++++ Source data ++++

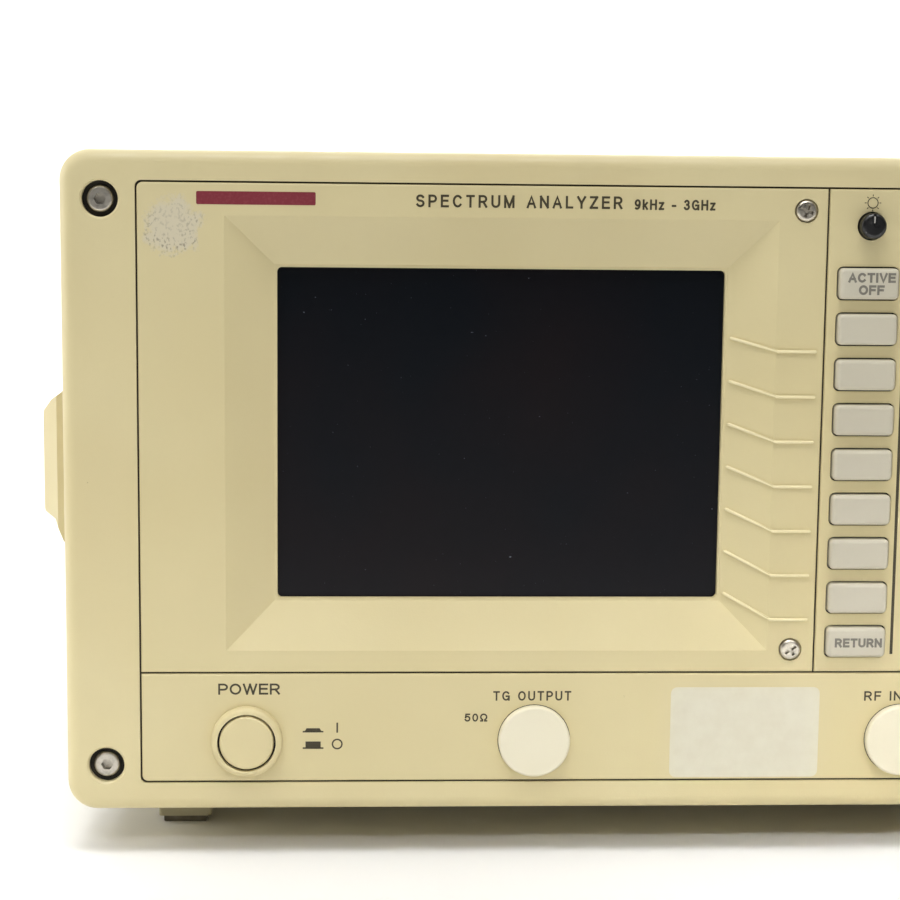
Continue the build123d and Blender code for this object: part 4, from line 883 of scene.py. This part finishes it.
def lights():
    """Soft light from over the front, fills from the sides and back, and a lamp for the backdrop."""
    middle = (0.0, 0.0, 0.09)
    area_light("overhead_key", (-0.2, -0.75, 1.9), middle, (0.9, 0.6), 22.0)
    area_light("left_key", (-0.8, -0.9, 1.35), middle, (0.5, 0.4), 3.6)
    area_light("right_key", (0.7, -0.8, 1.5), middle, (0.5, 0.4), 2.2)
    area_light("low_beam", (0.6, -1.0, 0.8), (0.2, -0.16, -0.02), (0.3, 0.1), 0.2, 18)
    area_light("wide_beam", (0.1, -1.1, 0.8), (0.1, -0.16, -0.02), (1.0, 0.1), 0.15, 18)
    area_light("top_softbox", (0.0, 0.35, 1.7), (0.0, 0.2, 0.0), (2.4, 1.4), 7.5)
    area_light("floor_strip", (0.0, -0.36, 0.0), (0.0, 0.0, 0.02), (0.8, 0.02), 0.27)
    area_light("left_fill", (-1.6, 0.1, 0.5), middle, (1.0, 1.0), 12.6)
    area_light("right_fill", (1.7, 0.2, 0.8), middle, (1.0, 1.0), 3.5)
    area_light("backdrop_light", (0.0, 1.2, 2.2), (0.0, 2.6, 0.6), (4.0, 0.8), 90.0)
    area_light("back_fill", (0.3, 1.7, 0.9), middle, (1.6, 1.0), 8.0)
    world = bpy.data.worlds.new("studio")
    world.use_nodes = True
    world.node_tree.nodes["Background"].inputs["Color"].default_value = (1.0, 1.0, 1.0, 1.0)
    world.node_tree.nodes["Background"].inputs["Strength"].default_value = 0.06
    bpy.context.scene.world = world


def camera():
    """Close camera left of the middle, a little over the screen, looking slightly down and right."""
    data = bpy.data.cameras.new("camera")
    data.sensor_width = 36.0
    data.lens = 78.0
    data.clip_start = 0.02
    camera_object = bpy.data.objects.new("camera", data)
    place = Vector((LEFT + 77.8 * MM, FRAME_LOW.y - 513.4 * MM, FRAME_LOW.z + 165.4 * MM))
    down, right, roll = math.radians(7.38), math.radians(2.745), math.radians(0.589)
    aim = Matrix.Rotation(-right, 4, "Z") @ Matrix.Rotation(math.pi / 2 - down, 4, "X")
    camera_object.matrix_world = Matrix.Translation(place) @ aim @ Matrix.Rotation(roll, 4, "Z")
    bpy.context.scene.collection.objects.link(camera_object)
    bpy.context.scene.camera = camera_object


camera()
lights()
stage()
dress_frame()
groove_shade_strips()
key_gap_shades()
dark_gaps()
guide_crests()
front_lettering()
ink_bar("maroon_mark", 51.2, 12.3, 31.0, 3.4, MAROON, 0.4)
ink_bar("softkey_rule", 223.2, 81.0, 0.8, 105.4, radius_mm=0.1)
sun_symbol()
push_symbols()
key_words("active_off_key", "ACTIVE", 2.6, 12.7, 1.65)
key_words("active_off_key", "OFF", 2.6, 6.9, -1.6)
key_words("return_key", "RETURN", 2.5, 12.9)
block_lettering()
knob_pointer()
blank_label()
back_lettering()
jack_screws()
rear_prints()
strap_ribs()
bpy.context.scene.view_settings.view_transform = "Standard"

++++

**Brief:** Only the lines from the top of the data through the line that contains "bpy.context.scene.world = world" should be quoted, exactly as they stand.

**Task solution:**
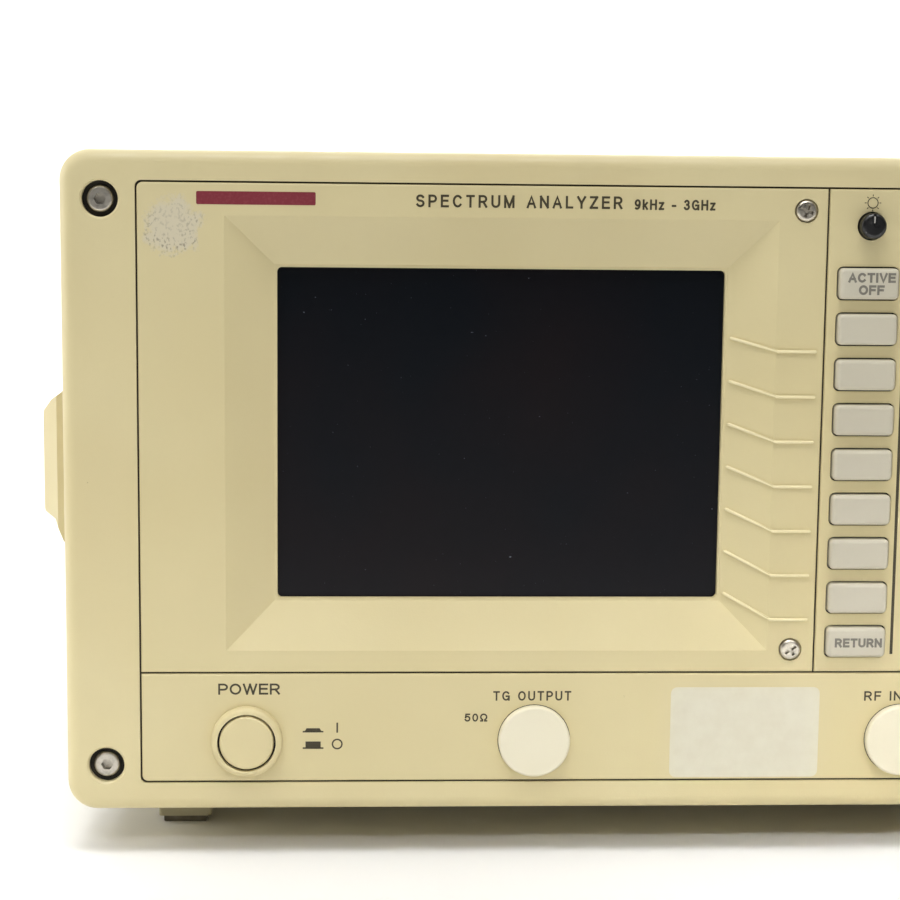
Continue the build123d and Blender code for this object: part 4, from line 883 of scene.py. This part finishes it.
def lights():
    """Soft light from over the front, fills from the sides and back, and a lamp for the backdrop."""
    middle = (0.0, 0.0, 0.09)
    area_light("overhead_key", (-0.2, -0.75, 1.9), middle, (0.9, 0.6), 22.0)
    area_light("left_key", (-0.8, -0.9, 1.35), middle, (0.5, 0.4), 3.6)
    area_light("right_key", (0.7, -0.8, 1.5), middle, (0.5, 0.4), 2.2)
    area_light("low_beam", (0.6, -1.0, 0.8), (0.2, -0.16, -0.02), (0.3, 0.1), 0.2, 18)
    area_light("wide_beam", (0.1, -1.1, 0.8), (0.1, -0.16, -0.02), (1.0, 0.1), 0.15, 18)
    area_light("top_softbox", (0.0, 0.35, 1.7), (0.0, 0.2, 0.0), (2.4, 1.4), 7.5)
    area_light("floor_strip", (0.0, -0.36, 0.0), (0.0, 0.0, 0.02), (0.8, 0.02), 0.27)
    area_light("left_fill", (-1.6, 0.1, 0.5), middle, (1.0, 1.0), 12.6)
    area_light("right_fill", (1.7, 0.2, 0.8), middle, (1.0, 1.0), 3.5)
    area_light("backdrop_light", (0.0, 1.2, 2.2), (0.0, 2.6, 0.6), (4.0, 0.8), 90.0)
    area_light("back_fill", (0.3, 1.7, 0.9), middle, (1.6, 1.0), 8.0)
    world = bpy.data.worlds.new("studio")
    world.use_nodes = True
    world.node_tree.nodes["Background"].inputs["Color"].default_value = (1.0, 1.0, 1.0, 1.0)
    world.node_tree.nodes["Background"].inputs["Strength"].default_value = 0.06
    bpy.context.scene.world = world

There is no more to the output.